- BRW Lists
Published 29 October 2013 11:25, Updated 26 November 2013 18:35
Women business leaders are much more wary of any potential fallout from media exposure than their male counterparts. Photo: Rob Homer
In a room full of company directors, the difference between the sole male and the powerful women who came to listen to him could not have been more pronounced.
The man, a partner in a major law firm, was talking about how he manages his relationship with journalists to make sure he and his clients have a voice in coverage that affects them.
He made it clear he enjoys interactions with the media and the ability it gives him to help shape debate.

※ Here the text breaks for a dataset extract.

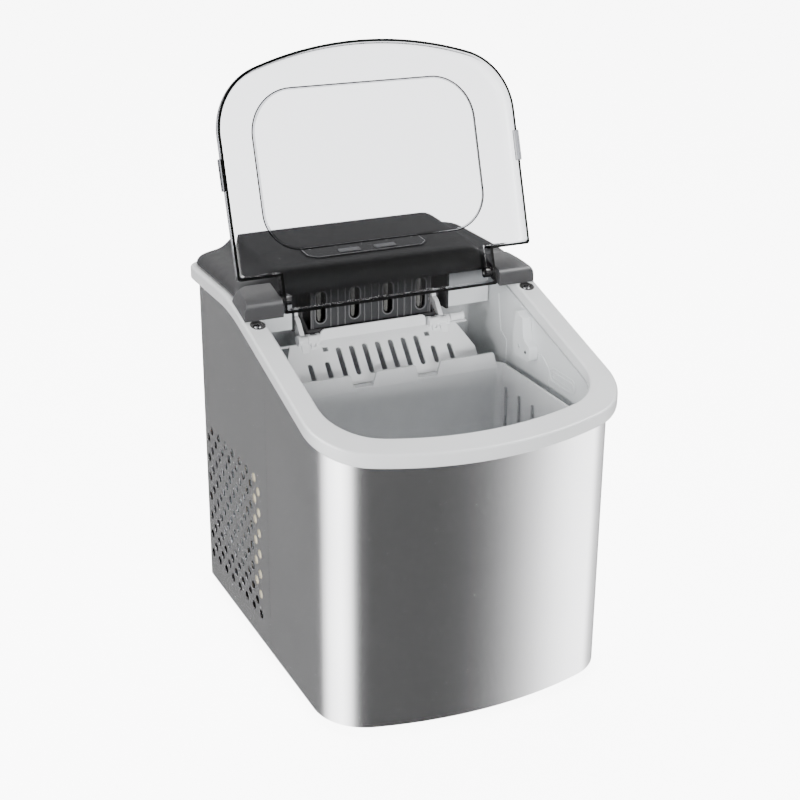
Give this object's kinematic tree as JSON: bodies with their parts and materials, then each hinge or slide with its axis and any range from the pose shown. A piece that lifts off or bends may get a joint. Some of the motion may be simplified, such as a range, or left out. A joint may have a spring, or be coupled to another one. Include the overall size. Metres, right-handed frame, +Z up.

The talk was under the “Chatham House Rule” (meaning the media can report what’s said but not attribute the remarks to any individual), so that participants could speak freely in front of the journalists present. Some of the female directors let fly.
“There's nothing in it for me, personally,” said one of the most powerful women in Australian business.
Another added: “I don’t like publicity.”
One was still blanching about an awful photograph that drew commiserating phone calls from clients.
There was a murmur of agreement when one said: “Why would I risk trashing my brand?”
I can’t emphasise enough that, while I am obliged not to name them, these are powerful, mature women who run, and own, some of our best-known companies.
Those around the table who were more open to engaging with journalists said it was because they felt a responsibility to be a role model to other women, to help encourage other women to aim high.
That’s lovely, but when did it become a crime for women to “own” their ambition? To admit they want a voice, and they want a say?
The male lawyer had no problem with it. He said media coverage influenced the judiciary and it would be naive not to advocate for clients through the media.
As a journalist, I know the people who most assiduously keep in contact tend to be male, although I have some warm professional relationships with women.
More than 120 senior female business leaders have joined womenformedia.com.au, indicating their willingness to be interviewed.
A study by the Women in the Media group has found that business people quoted in stories are more than 90 per cent male, dominating coverage of politics, business and international news.
It also found female journalists were more likely to use female sources than male journalists.
There are a number of issues that need to be tackled to give women a greater voice in the media. One is for journalists to try harder to find and use great female sources, another is for women in business to get over their reluctance to engage.
The third issue is not going to go away in a hurry and needs to be acknowledged. The women at the lunch all agreed that women pay a far higher penalty for negative coverage in the media. Missteps that men often can shrug off become a permanent disability for women who are expected to be “clean skins”.
It is probably only when we can get a critical mass of enough women at senior levels of business that they will be allowed to make as many mistakes as their male counterparts.